◆ **Extracted data**:
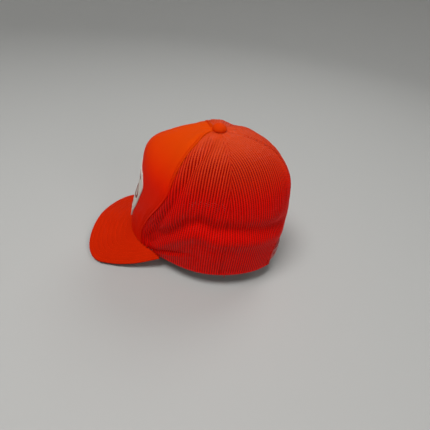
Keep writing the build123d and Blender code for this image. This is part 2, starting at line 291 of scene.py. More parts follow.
def find_xz(x, z, rear):
    """Azimuth and station of the crown point at x and z, on the rear or the front."""
    azimuth = np.full(np.shape(x), 180.0 if rear else 0.0)
    station = station_at_height(azimuth, z)
    for _ in range(12):
        points = crown(azimuth, station)
        radius = radius_of(points)
        turn = np.degrees(np.arcsin(np.clip(x / radius, -0.99, 0.99)))
        azimuth = 180 - turn if rear else turn
        station = station_at_height(azimuth, z)
    return azimuth, station


# --- mesh helpers ---------------------------------------------------------------------
def make_object(name, vertices, faces, uv, material, smooth=True):
    """Mesh object with a UV map in metres, its normals turned outwards."""
    mesh = bpy.data.meshes.new(name)
    mesh.from_pydata([tuple(v) for v in vertices], [], faces)
    layer = mesh.uv_layers.new(name="cloth")
    corner_vertices = np.zeros(len(mesh.loops), int)
    mesh.loops.foreach_get("vertex_index", corner_vertices)
    layer.data.foreach_set("uv", np.asarray(uv, float)[corner_vertices].ravel())
    build = bmesh.new()
    build.from_mesh(mesh)
    bmesh.ops.recalc_face_normals(build, faces=build.faces)
    build.to_mesh(mesh)
    build.free()
    mesh.polygons.foreach_set("use_smooth", [smooth] * len(mesh.polygons))
    mesh.materials.append(material)
    thing = bpy.data.objects.new(name, mesh)
    bpy.context.scene.collection.objects.link(thing)
    return thing


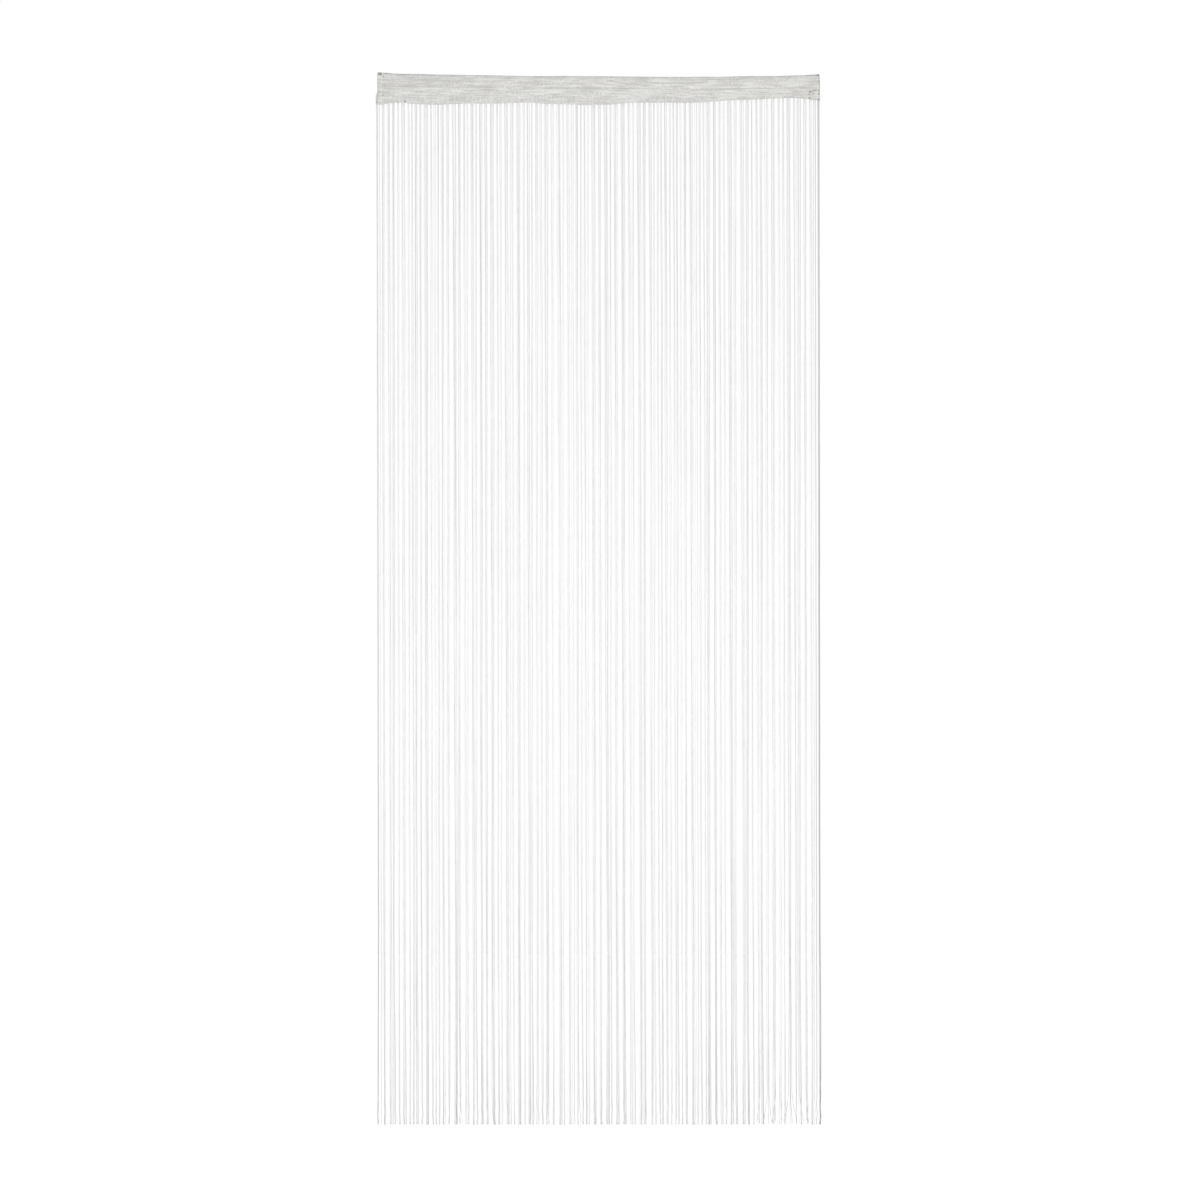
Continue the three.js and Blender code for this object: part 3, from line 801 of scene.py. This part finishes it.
def string_lines():
    """Every yarn from just inside the tape to its tip: the route of its solid, slow waves that it
    shares with its neighbours, and its own curl near the tip."""
    lines = []
    for number, route in enumerate(routes):
        start, tip = route[0, 2] + ROOT_HIDDEN, route[-1, 2]
        bend = tip + CURL_REACH
        straight = np.linspace(start, bend, STRING_STEPS - CURL_STEPS, endpoint=False)
        z = np.concatenate([straight, np.linspace(bend, tip, CURL_STEPS)])
        knots = route[::-1, 2]
        across = smooth_rows(z, knots, route[::-1, :2])
        x0 = route[0, 0]
        settled = smooth_step((route[0, 2] - z) / SWAY_FADE)
        slow = np.sin(slanting(z, x0, SWAY_LONG)) + SWAY_SHORT_SHARE * np.sin(slanting(z, x0, SWAY_SHORT))
        curl = CURL * curl_strength[number] * np.clip((bend - z) / CURL_REACH, 0, 1) ** CURL_GROWTH
        curl_angle = 2 * np.pi * (z - tip) / curl_wave[number] + curl_phase[number]
        across[:, 0] += SWAY * settled * slow + curl * np.sin(curl_angle)
        across[:, 1] += SWAY * settled * np.cos(slanting(z, x0, SWAY_DEEP))
        across[:, 1] += curl * np.cos(curl_angle)
        lines.append(np.column_stack([across, z]))
    lines = np.array(lines)
    lines[:, :, 0] += loosening(lines[:, :, 0], lines[:, :, 2])
    edge = lines[: EDGE_KEPT[0]]
    above = edge[:, :, 2] - edge[:, -1:, 2]
    edge[:, :, 0] -= EDGE_DRIFT * np.clip(1 - above / EDGE_DRIFT_TALL, 0, 1)
    edge = lines[-RIGHT_BOW_YARNS:]
    edge[:, :, 0] += RIGHT_BOW * ridge(edge[:, :, 2] - RIGHT_BOW_AT, RIGHT_BOW_TALL)
    flare_tips(lines)
    return lines


def flare_tips(lines):
    """Splays the tips of the yarns that hang nearest to the places in FLARES."""
    straight = list(range(len(lines)))
    for flare in FLARES:
        number = min(straight, key=lambda k: abs(lines[k, -1, 0] - flare.x * MM))
        straight.remove(number)
        line = lines[number]
        above = line[:, 2] - line[-1, 2]
        share = np.clip(1 - above / FLARE_REACH, 0, 1) ** FLARE_BEND
        line[:, 0] += flare.sideways * MM * share
        line[:, 2] += FLARE_LIFT * abs(flare.sideways) * MM * share


def loosening(x, z):
    """How far each yarn moves sideways from its solid, towards the middle of its neighbours and on
    its own, except at the two edges."""
    number = np.arange(len(x))
    even = np.linspace(roots_x[0], roots_x[-1], len(x))
    gathered = x - even[:, None]
    reach = range(-LOOSE_REACH, LOOSE_REACH + 1)
    around = sum(gathered[np.clip(number + k, 0, number[-1])] for k in reach) / len(reach)
    share = LOOSE + LOOSE_AT_TIPS * smooth_step((LOOSE_FROM - z) / LOOSE_TALL)
    settled = smooth_step((z[:, :1] - z) / STRAY_FADE)
    stray = STRAY * settled * np.sin(z / stray_wave[:, None] + stray_phase[:, None])
    move = share * (around - gathered) + stray
    move[: EDGE_KEPT[0]] = 0
    move[-EDGE_KEPT[1] :] = 0
    return move


def tip_dullness(z):
    """How much duller a yarn is at a height near its tip."""
    return TIP_DULL * smooth_step((TIP_DULL_FROM - z) / TIP_DULL_TALL)


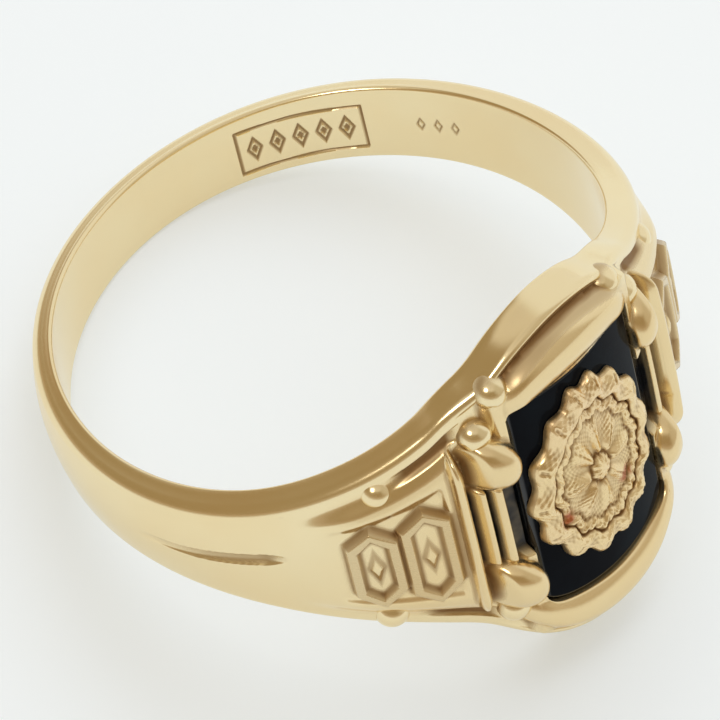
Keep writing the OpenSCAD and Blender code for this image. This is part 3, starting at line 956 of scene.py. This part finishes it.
def floor_finish(name, look):
    """A plain pale card: a little uneven in tone, with a fine paper tooth."""
    f = Finish(name)
    place = f.object_place()
    clouds = f.noise(place, 18.0, 3.0)
    tooth = f.noise(place, 2600.0, 3.0, 0.6)
    shade = tuple(0.985 * v for v in look.floor)
    colour = f.mix(clouds.between(0.3, 0.7), tuple(look.floor), shade)
    rough = 0.6 + tooth * 0.1
    f.set(Base_Color=colour, Roughness=rough, Normal=f.bump(tooth, 0.05, 0.00002))
    f.set(Specular_IOR_Level=0.2, Emission_Color=(*look.glow, 1), Emission_Strength=1.0)
    return f.material


# Operators: one for each group of pieces and one for the studio


class RING_OT_shank(bpy.types.Operator):
    """Builds the shank with its grooves and the engraving in the finger hole."""

    bl_idname = "ring.shank"
    bl_label = "Shank"

    def execute(self, context):
        c = Casting(context.scene)
        gold = gold_material(context.scene)
        end = 360 - BACK_SEAM + OVERLAP
        angles = steps((BACK_SEAM - OVERLAP, 0), (92, 96), (103, 11), (155, 222), (268, 104), (end, 96))
        centre = steps((-1, 0), (-0.4, 14), (0.4, 60), (1, 14))
        seams = [BACK_SEAM, 360 - BACK_SEAM]
        casting_part(c, "gold_shank", angles, seams, centre, 60, gold)
        return {"FINISHED"}


class RING_OT_shoulders(bpy.types.Operator):
    """Builds the two carved shoulders."""

    bl_idname = "ring.shoulders"
    bl_label = "Shoulders"

    def execute(self, context):
        c = Casting(context.scene)
        gold = gold_material(context.scene)
        angles = steps((HEAD_SEAM - OVERLAP, 0), (BACK_SEAM + OVERLAP, 185))
        nodes = np.linspace(-1, 1, 201)
        casting_part(c, "gold_shoulder_far", angles, [HEAD_SEAM, BACK_SEAM], nodes, 12, gold)
        angles = -angles[::-1]
        casting_part(c, "gold_shoulder_near", angles, [-BACK_SEAM, -HEAD_SEAM], nodes, 12, gold)
        return {"FINISHED"}


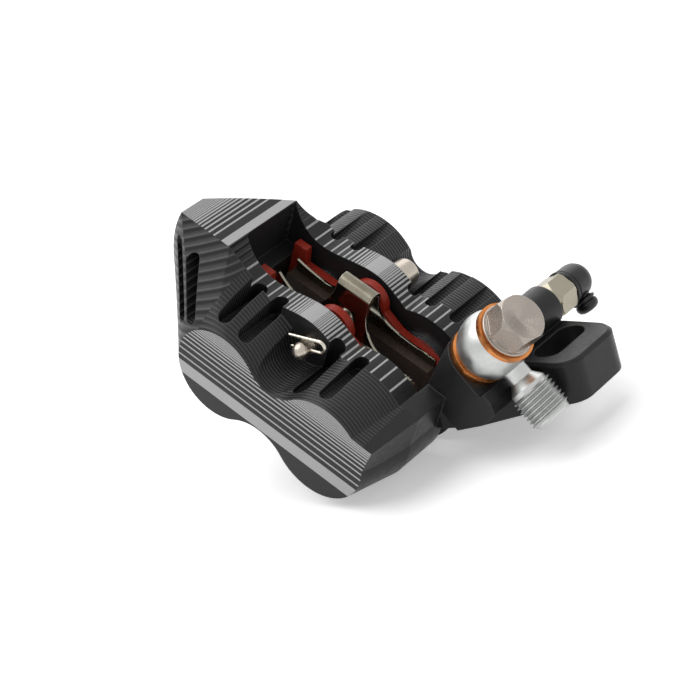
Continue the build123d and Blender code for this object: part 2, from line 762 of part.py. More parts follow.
with BuildPart() as bleed_cap:
    with BuildSketch(hex_end.offset(loose_clearance)):
        Circle(nozzle_r + loose_clearance + cap_wall)
    extrude(amount=cap_length)
    cap_end = bleed_cap.faces().sort_by(Axis.Y)[-1]
    fillet(cap_end.edges(), cap_wall)
    nub_plane = Plane(
        origin=hex_end.offset(cap_length - cap_nub_r - cap_wall / 2).origin,
        x_dir=(0, 1, 0), z_dir=(sin(radians(nub_lean)), 0, -cos(radians(nub_lean))))
    with BuildSketch(nub_plane):
        Circle(cap_nub_r)
    extrude(amount=cap_nub_length)
    fillet(bleed_cap.faces().sort_by(Axis.Z)[0].edges(), cap_wall)
    with BuildSketch(hex_end):
        Circle(nozzle_r + loose_clearance)
    extrude(amount=nozzle_length + loose_clearance, mode=Mode.SUBTRACT)
bleed_cap.part.label = "bleed_cap"
export_step(bleed_cap.part, "parts/bleed_cap.step")
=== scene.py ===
# Disc brake caliper for a bicycle, with its hose fitting and its bleed nipple
import bmesh
import bpy
import math
from mathutils import Matrix, Vector


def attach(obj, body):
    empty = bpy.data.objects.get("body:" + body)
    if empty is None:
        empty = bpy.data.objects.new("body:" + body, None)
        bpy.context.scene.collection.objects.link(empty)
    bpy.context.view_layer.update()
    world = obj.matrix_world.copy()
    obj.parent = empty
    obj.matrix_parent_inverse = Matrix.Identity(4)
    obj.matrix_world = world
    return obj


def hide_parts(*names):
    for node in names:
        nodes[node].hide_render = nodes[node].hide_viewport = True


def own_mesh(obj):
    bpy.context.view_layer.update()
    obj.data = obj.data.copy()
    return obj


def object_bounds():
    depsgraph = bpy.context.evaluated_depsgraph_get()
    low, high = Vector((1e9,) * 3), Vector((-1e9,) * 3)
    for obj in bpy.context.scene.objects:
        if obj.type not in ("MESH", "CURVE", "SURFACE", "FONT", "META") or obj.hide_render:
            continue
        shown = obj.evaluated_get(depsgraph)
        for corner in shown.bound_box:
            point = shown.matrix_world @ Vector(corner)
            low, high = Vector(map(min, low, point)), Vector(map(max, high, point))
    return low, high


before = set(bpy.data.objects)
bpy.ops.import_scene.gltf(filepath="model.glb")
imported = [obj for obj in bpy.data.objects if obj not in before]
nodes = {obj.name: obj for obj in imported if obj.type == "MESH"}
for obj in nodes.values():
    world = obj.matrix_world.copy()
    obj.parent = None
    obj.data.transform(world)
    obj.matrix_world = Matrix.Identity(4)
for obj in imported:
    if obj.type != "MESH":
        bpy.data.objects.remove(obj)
cad_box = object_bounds()
millimetre = 0.001

# Caliper body, milled from one block of aluminium and anodised black.
# The cutter leaves fine ridges on its curved walls. Light stripes are etched into its flat faces,
# close together over the lobes and the pin, and further apart away from them.
piston_line_tilt = math.radians(35.0)
pistons_middle = (-0.0063, -0.0189, 0.0145)
upward = (math.sin(piston_line_tilt), 0.0, math.cos(piston_line_tilt))
anodised_black = (0.016, 0.016, 0.017)
# Lighter black: on sharp edges it is wear and a painted highlight, and on the ridges' crests it is a painted
# highlight
worn_and_highlit_black = (0.17, 0.17, 0.175)
etched_grey = (0.47, 0.47, 0.47)
stripe_half = 0.21
stripe_share = 0.35
narrowest_gap = 0.05


def finish(name, colour, roughness, metallic=0.0):
    """Make the material of one finish, and give its nodes and its shader."""
    material = bpy.data.materials.new(name)
    material.use_nodes = True
    shader = material.node_tree.nodes["Principled BSDF"]
    shader.inputs["Base Color"].default_value = (*colour, 1.0)
    shader.inputs["Roughness"].default_value = roughness
    shader.inputs["Metallic"].default_value = metallic
    return material, material.node_tree, shader


def calc(tree, operation, *values):
    """Add one sum to a material and give its result."""
    node = tree.nodes.new("ShaderNodeMath")
    node.operation = operation
    for socket, value in zip(node.inputs, values):
        if isinstance(value, bpy.types.NodeSocket):
            tree.links.new(value, socket)
        else:
            socket.default_value = value
    return node.outputs["Value"]


def both(tree, *masks):
    """Give the part that all the masks share."""
    shared = masks[0]
    for mask in masks[1:]:
        shared = calc(tree, "MULTIPLY", shared, mask)
    return shared


def either(tree, *masks):
    """Give the part that any of the masks covers."""
    joined = masks[0]
    for mask in masks[1:]:
        joined = calc(tree, "MAXIMUM", joined, mask)
    return joined


def outside(tree, mask):
    """Give the part that a mask leaves out."""
    return calc(tree, "SUBTRACT", 1.0, mask)


def between(tree, value, low, high):
    """Give 1 where a value lies between two limits, and 0 elsewhere."""
    return both(tree, calc(tree, "GREATER_THAN", value, low), calc(tree, "LESS_THAN", value, high))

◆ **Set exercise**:
Take the lines above from the first through the one containing "return azimuth, station" and reproduce them exactly; include nothing else.

◆ **Result of this exercise**:
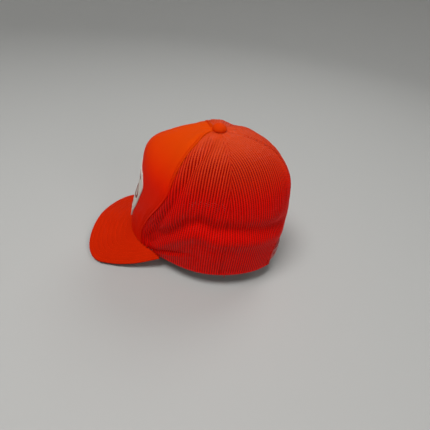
Keep writing the build123d and Blender code for this image. This is part 2, starting at line 291 of scene.py. More parts follow.
def find_xz(x, z, rear):
    """Azimuth and station of the crown point at x and z, on the rear or the front."""
    azimuth = np.full(np.shape(x), 180.0 if rear else 0.0)
    station = station_at_height(azimuth, z)
    for _ in range(12):
        points = crown(azimuth, station)
        radius = radius_of(points)
        turn = np.degrees(np.arcsin(np.clip(x / radius, -0.99, 0.99)))
        azimuth = 180 - turn if rear else turn
        station = station_at_height(azimuth, z)
    return azimuth, station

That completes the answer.